Today we celebrate the feast day of Saint Maria Faustina. Born in Poland, which was part of Germany before World War I, she was the third of ten children. She worked as a housekeeper before joining the Congregation of the Sisters of Our Lady of Mercy in 1925. She worked as a cook, gardener and porter in three of their houses. In addition to carrying out her work faithfully, she generously served the needs of the sisters and the local people.
In the 1930's, Sister Faustina received from the Lord a message of mercy that she was told to spread throughout the world. She was asked to become the apostle of God's mercy, a model of how to be merciful to others, and an instrument for God's plan of mercy for the world. Her entire life, in imitation of Christ's, was to be a sacrifice, a life lived for others. At the Lord's request, she willingly offered her personal sufferings in union with Him to atone for the sins of others; in her daily life she was to become a doer of mercy, bringing joy and peace to others, and by writing about God's mercy, she was to encourage others to trust in Him and thus prepare the world for His coming again. Her special devotion to Mary Immaculate and to the sacraments of Eucharist and Reconciliation gave her the strength to bear all her sufferings as an offering to God on behalf of the Church and those in special need, especially great sinners and the dying.

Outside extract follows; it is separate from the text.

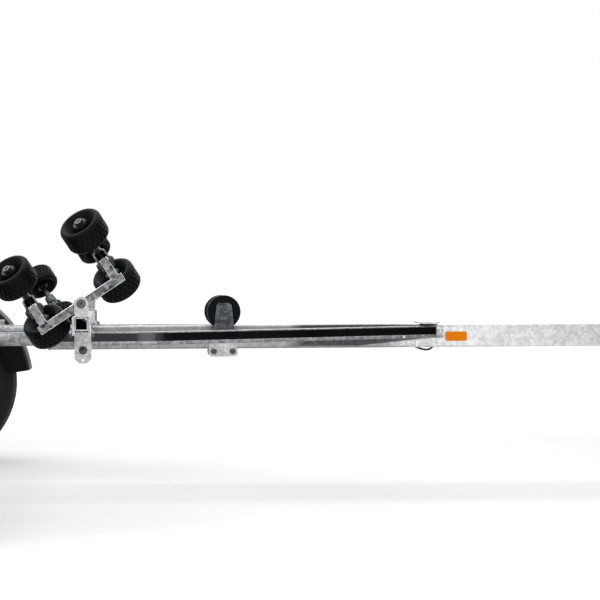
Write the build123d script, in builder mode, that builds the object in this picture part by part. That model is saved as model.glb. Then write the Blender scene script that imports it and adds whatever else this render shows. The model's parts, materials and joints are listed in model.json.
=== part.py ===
from build123d import *
import os
from math import atan2, cos, degrees, radians, sin, tan

os.makedirs("parts", exist_ok=True)

# A single-axle boat trailer. It stands on the floor at Z 0, its nose along +X and its left side along +Y.
# The origin is on the floor, under the middle of the overall length and width. Sizes are in mm.
# A place called ..._ahead is measured forward from the axle, and one called ..._behind rearward.
sides = ((1, "left"), (-1, "right"))
axle_to_nose = 3610
half_track = 950  # from the middle out to the middle of a road wheel
overall_length = 6060
nose_x = overall_length / 2
axle_x = nose_x - axle_to_nose
overrun = 20  # how far a cut runs past what it cuts
shaft_gap = 0.05  # radial clearance of a shaft in its bore
play = 1.0  # end play beside a wheel, roller or collar


def export_piece(piece, name):
    """Name a finished piece and write its file."""
    piece.label = name
    export_step(piece, f"parts/{name}.step")


# Drawbar: a square tube down the middle
drawbar_size = 80
drawbar_wall = 4
drawbar_corner = 8
drawbar_top = 568
drawbar_tail_ahead = 500
drawbar_front_ahead = 3190
tail_plate_width = 150
tail_plate_wall = 5
drawbar_half = drawbar_size / 2
drawbar_z = drawbar_top - drawbar_half
drawbar_bottom = drawbar_top - drawbar_size

# Lighting cable: it leaves the drawbar's underside, hangs in a short loop and goes back in
cable_radius = 3.5
cable_slot_gap = 0.3
cable_y = -22
cable_bend_share = 0.45
cable_route = (
    # places ahead of the axle, and depths below the drawbar's underside
    (1706, -15.0),
    (1727, -9.5),
    (1748, -1.0),
    (1769, 7.0),
    (1790, 9.5),
    (1805, 1.5),
    (1815, -12.0),
)

# Side rails: parallel beside the axle, then bent in to the drawbar
rail_width = 50
rail_height = 40
rail_wall = 3
rail_top = 561
rail_to_wheel = 375
rail_rear_behind = 2300
rail_bend_ahead = 831
rail_meet_ahead = 1833
rail_bend_radius = 260
rail_y = half_track - rail_to_wheel
rail_bottom = rail_top - rail_height
rail_z = rail_top - rail_height / 2
rail_outer_y = rail_y + rail_width / 2
rail_inner_y = rail_y - rail_width / 2
rail_angle = degrees(atan2(rail_outer_y - drawbar_half, rail_meet_ahead - rail_bend_ahead))

# Cross members between the rails
cross_width = 50
cross_members = (
    # how far ahead of the axle the middle lies
    drawbar_tail_ahead - tail_plate_wall - cross_width / 2,
    -1020,
    -rail_rear_behind + cross_width / 2,
)

# Junction plate over the drawbar, where the rails meet it
junction_ahead = 1790
junction_length = 60
junction_width = 150
junction_wall = 8

# Road wheels, on a rubber-sprung axle with trailing arms
tyre_radius = 325
tyre_width = 185
tread_wall = 16
bead_radius = 178
bead_width = 126
rim_lip_radius = 190
rim_width = 140
rim_wall = 3.5
rim_well_radius = 158
rim_hole_radius = 9
rim_hole_count = 12
rim_hole_circle_radius = 127
disc_seat_radius = 78
disc_crown_radius = 108
disc_crown_rise = 14
disc_offset = 30
disc_wall = 5
hub_flange_radius = 70
hub_flange_wall = 9
hub_radius = 36
cap_radius = 31
cap_length = 26
drum_radius = 118
drum_length = 62
drum_inboard = 94
stub_radius = 17.5
stub_end = 22
backplate_radius = 120
backplate_wall = 5
backplate_gap = 4
axle_height = tyre_radius

# Axle beam and its brackets up to the rails
beam_axle_size = 80
beam_axle_corner = 14
axle_tube_ahead = 132
axle_tube_z = 404
tube_to_wheel = 178
axle_tube_half_length = half_track - tube_to_wheel
axle_bracket_wall = 6
axle_bracket_top = 170
axle_bracket_foot = 96
arm_gap = 8
arm_thickness = 36
arm_root_radius = 40
arm_tip_radius = 30

# Mudguards: a moulded channel over each wheel
guard_gap = 61
guard_skirt_cover = 27
guard_radius = tyre_radius + guard_gap
guard_skirt_radius = tyre_radius - guard_skirt_cover
guard_width = 230
guard_wall = 4
guard_corner = 34
guard_front_angle = 7.5
stay_ahead = 250
stay_size = 30
stay_wall = 3
stay_plate = 70
stay_plate_wall = 4

# Cradle beams across the rails, with a pair of rocking roller cradles on each
cradle_beam_size = 40
cradle_beam_wall = 4
cradle_beam_corner = 5
cradle_overhang = 225
cradle_y = rail_y + cradle_overhang
cradle_sets = ((623, "front"), (-1900, "rear"))
hanger_wall = 10
hanger_side_wall = 8
hanger_length = 52
hanger_drop = 95
hanger_inner_drop = 58
hanger_corner = 14
hanger_bolt_radius = 6
hanger_hole_radius = 3.3
hanger_hole_pitch = 20
hanger_hole_rise = 10
beam_bottom = rail_top + hanger_wall
beam_z = beam_bottom + cradle_beam_size / 2
beam_top = beam_bottom + cradle_beam_size

# Rockers: a square tube with a stub standing near each end
pivot_rise = 39
pivot_z = beam_top + pivot_rise
rocker_lean = 33
rocker_size = 25
rocker_wall = 2.5
rocker_length = 294
rocker_bush_radius = 9
stub_reach = 125
stub_top = 76
tilt_bolt_rise = 60
pivot_pin_radius = 6
tilt_bolt_radius = 5

# Carriers: a folded saddle over the beam's end, with two cheeks for the rocker's pivot
cheek_wall = 6
cheek_gap = 2
cheek_width = 43
saddle_wall = 8
saddle_drop = 13
rocker_stop_gap = 5
carrier_bolt_radius = 5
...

She wrote and suffered in secret, with only her spiritual director and some of her superiors aware that anything special was taking place in her life. After her death from tuberculosis in 1938, even her closest associates were amazed as they began to discover what great sufferings and deep mystical experiences had been given to this Sister of theirs, who had always been so cheerful and humble. She had taken deeply into her heart, God's gospel command to "be merciful even as your heavenly Father is merciful" as well as her confessor's directive that she should act in such a way that everyone who came in contact with her would go away joyful. The message of mercy that Sister Faustina received is now being spread throughout the world; her diary, Divine Mercy in my Soul, has become the handbook for devotion to the Divine Mercy.

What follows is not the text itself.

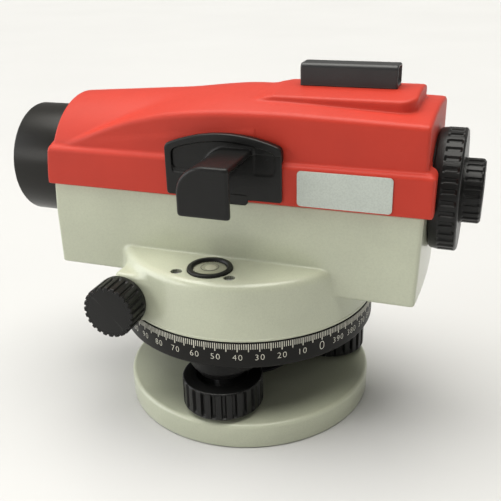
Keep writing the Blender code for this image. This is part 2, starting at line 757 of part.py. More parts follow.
pinion_points = [
    (0, FOCUS_Y[1] - 4.0), (2.5, FOCUS_Y[1] - 4.0), (2.5, 16.6), (3.6, 16.2), (3.6, 11.8), (2.5, 11.4), (2.5, 10.4), (0, 10.4),
]
focus_pinion = turned("focus_pinion", pinion_points, steps=16, at=(FOCUS_X, 0, FOCUS_Z), axis="Y", closed=False)
finish(focus_pinion, METAL)
a, b = FOCUS_Y
centre = (FOCUS_X, 0, FOCUS_Z)
focus_knob = fluted("focus_knob", FOCUS_R, FOCUS_R - 0.9, 26, a, b, axis="Y", at=centre)
join(focus_knob, rod("join_focus_hub", 9.0, a - 4.8, a + 1.0, axis="Y", at=centre, segments=24, group=CUTTERS))
cut(focus_knob, rod("cut_focus_knob", 2.8, a - 6.0, b - 3.6, axis="Y", at=centre, segments=16, group=CUTTERS))
finish(focus_knob, BLACK)

# --------------------------------------------------------------- compensator
compensator_frame = block("compensator_frame", (5.0, -20.0, 86.0), (45.0, 20.0, 134.0))
cut(compensator_frame, block("cut_compensator", (0.0, -17.6, 89.0), (50.0, 17.6, 131.0), group=CUTTERS))
for tag, (x0, x1) in {"front": (7.5, 17.0), "rear": (33.0, 42.5)}.items():
    join(compensator_frame, block(f"join_prism_seat_{tag}", (x0, -18.5, 99.6), (x1, 18.5, 103.2), group=CUTTERS))
finish(compensator_frame, LIGHT)


def prism(name, points, y_half, look=CLEAR):
    made = outline(name, points, -y_half, y_half)
    made.matrix_world = Matrix.Rotation(math.radians(90), 4, "X")
    return finish(made, look)


prism("fixed_prism_front", [(8.0, 117.5), (8.0, 103.5), (16.5, 110.5)], 9.0)
prism("fixed_prism_rear", [(42.0, 103.5), (42.0, 117.5), (33.5, 110.5)], 9.0)
pendulum = block("pendulum", (17.5, -9.0, 92.6), (32.5, 9.0, 96.2))
for i, (x, y) in enumerate(((19.0, -7.6), (31.0, -7.6), (19.0, 7.6), (31.0, 7.6))):
    join(pendulum, rod(f"join_wire_{i}", 0.45, 95.0, 130.6, at=(x, y, 0), segments=8, group=CUTTERS))
finish(pendulum, METAL)
prism("pendulum_prism", [(19.8, 96.6), (30.2, 96.6), (25.0, 106.0)], 6.6)
damper = block("damper", (20.0, -6.0, 89.3), (30.0, 6.0, 91.9))
finish(damper, METAL)

# ------------------------------------------------------------------ eyepiece
eyepiece_body = turned(
    "eyepiece_body",
    [
        (9.3, 101.0), (10.6, 101.0), (10.6, 88.4), (22.0, 88.0), (22.0, 79.0), (15.2, 78.6), (15.2, 62.0), (12.8, 62.0),
        (12.8, 80.0), (9.3, 81.0),
    ],
    steps=36,
    at=(0, 0, AXIS_Z),
    axis="X",
)
finish(eyepiece_body, BLACK_PAINT)
reticle_ring = turned(
    "reticle_ring", [(7.4, 69.4), (12.5, 69.4), (12.5, 66.0), (7.4, 66.0)], steps=24, at=(0, 0, AXIS_Z), axis="X"
)
finish(reticle_ring, YELLOW)
reticle_glass = rod("reticle_glass", 7.1, 67.0, 68.2, axis="X", at=(0, 0, AXIS_Z), segments=24)
finish(reticle_glass, CLEAR)
eyepiece_cell = turned(
    "eyepiece_cell", [(6.9, 98.0), (9.0, 98.0), (9.0, 84.0), (6.9, 84.0)], steps=24, at=(0, 0, AXIS_Z), axis="X"
)
finish(eyepiece_cell, BLACK_PAINT)
eyepiece_lens = turned(
    "eyepiece_lens", [(0, 97.0), (4, 96.6), (6.6, 95.4), (6.6, 92.6), (0, 91.6)], steps=20, at=(0, 0, AXIS_Z), axis="X", closed=False
)
finish(eyepiece_lens, CLEAR)
x0, x1 = EYE_RING_X
r = EYE_RING_R
centre = (0, 0, AXIS_Z)
eyepiece_ring = fluted("eyepiece_ring", r, r - 0.7, 24, x0, x1, axis="X", at=centre)
cut(eyepiece_ring, rod("cut_eye_ring_bore", 11.0, x0 - 1, 101.6, axis="X", at=centre, segments=24, group=CUTTERS))
cut(eyepiece_ring, rod("cut_eye_ring_hole", 6.3, x0 - 1, x1 + 1, axis="X", at=centre, segments=20, group=CUTTERS))
finish(eyepiece_ring, BLACK)
x0, x1 = COVER_RING_X
r = COVER_RING_R
eyepiece_cover_ring = fluted("eyepiece_cover_ring", r, r - 0.8, 36, x0 + 3.0, x1, axis="X", at=centre)
join(eyepiece_cover_ring, rod("join_cover_collar", r - 0.5, x0, x0 + 4.0, axis="X", at=centre, segments=36, group=CUTTERS))
cut(eyepiece_cover_ring, rod("cut_cover_ring_bore", 22.8, x0 - 1, 92.0, axis="X", at=centre, segments=32, group=CUTTERS))
cut(eyepiece_cover_ring, rod("cut_cover_ring_hole", 14.3, x0 - 1, x1 + 1, axis="X", at=centre, segments=28, group=CUTTERS))
finish(eyepiece_cover_ring, BLACK)

# ----------------------------------------------------- joints and shading
bpy.context.view_layer.update()

DEEP = {
    "tilt_x_axis": ((-1.11, 21.22, 35.0), ["spring_plate"]),
    "compensator_axis": ((25.0, 0.0, 130.6), ["pendulum", "pendulum_prism"]),
}
for name, (at, members) in DEEP.items():
    holder = pivot(name, at)
    for member in members:
        parented(bpy.data.objects[member], holder)

for obj in PARTS.objects:
    if obj.type != "MESH":
        continue
    for polygon in obj.data.polygons:
        polygon.use_smooth = False
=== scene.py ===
"""Automatic level: the looks. Lengths below are in millimetres unless said otherwise."""
import bpy, bmesh, math, json
import numpy as np
from mathutils import Vector, Matrix


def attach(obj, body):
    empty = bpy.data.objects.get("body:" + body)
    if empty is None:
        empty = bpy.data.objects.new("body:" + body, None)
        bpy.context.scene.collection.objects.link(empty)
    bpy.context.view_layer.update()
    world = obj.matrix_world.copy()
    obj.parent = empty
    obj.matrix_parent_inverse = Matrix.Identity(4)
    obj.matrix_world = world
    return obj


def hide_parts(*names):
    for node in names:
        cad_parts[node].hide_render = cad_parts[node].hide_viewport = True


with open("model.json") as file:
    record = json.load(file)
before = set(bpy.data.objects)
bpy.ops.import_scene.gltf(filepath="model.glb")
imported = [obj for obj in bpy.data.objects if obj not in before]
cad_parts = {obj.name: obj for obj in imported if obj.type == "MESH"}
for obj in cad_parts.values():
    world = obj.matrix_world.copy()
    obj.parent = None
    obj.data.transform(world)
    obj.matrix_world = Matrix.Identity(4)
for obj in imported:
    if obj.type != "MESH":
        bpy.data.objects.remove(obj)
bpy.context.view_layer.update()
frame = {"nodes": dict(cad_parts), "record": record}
MM = 0.001
AX = 110.4                      # height of the telescope's axis


# ---------------------------------------------------------------- materials
def new_mat(name):
    m = bpy.data.materials.new(name)
    m.use_nodes = True
    nt = m.node_tree
    return m, nt, nt.nodes["Principled BSDF"]


def noise(nt, scale, detail=2.0, rough=0.5, loc=None):
    tc = nt.nodes.new("ShaderNodeTexCoord")
    n = nt.nodes.new("ShaderNodeTexNoise")
    n.inputs["Scale"].default_value = scale
    n.inputs["Detail"].default_value = detail
    n.inputs["Roughness"].default_value = rough
    nt.links.new(tc.outputs["Object"], n.inputs["Vector"])
    return n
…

She had a deep interior life and had a great devotion to the Blessed Mother. She received revelations from the Lord Jesus, messages that she recorded in her diary at the request of Christ and of her confessors. Jesus told her to have the image of Divine Mercy painted. The two rays emanating from Christ's heart, represent the blood and water poured out after Jesus' death.
Because Sister Maria Faustina knew that the revelations she had already received did not constitute holiness itself, she wrote in her diary: “Neither graces, nor revelations, nor raptures, nor gifts granted to a soul make it perfect, but rather the intimate union of the soul with God. These gifts are merely ornaments of the soul, but constitute neither its essence nor its perfection. My sanctity and perfection consist in the close union of my will with the will of God.” (Diary 1107).
Sister Maria Faustina died of tuberculosis in Krakow, Poland, on October 5, 1938. Pope John Paul II beatified her in 1993 and canonized her seven years later. Saint Faustina's name is forever linked to the feast of the Divine Mercy, celebrated on the Second Sunday of Easter, the Divine Mercy chaplet and the Divine Mercy prayer recited each day by so many people at 3 o'clock, Mercy Hour.
Jesus, we trust in You. Saint Maria Faustina, pray for us.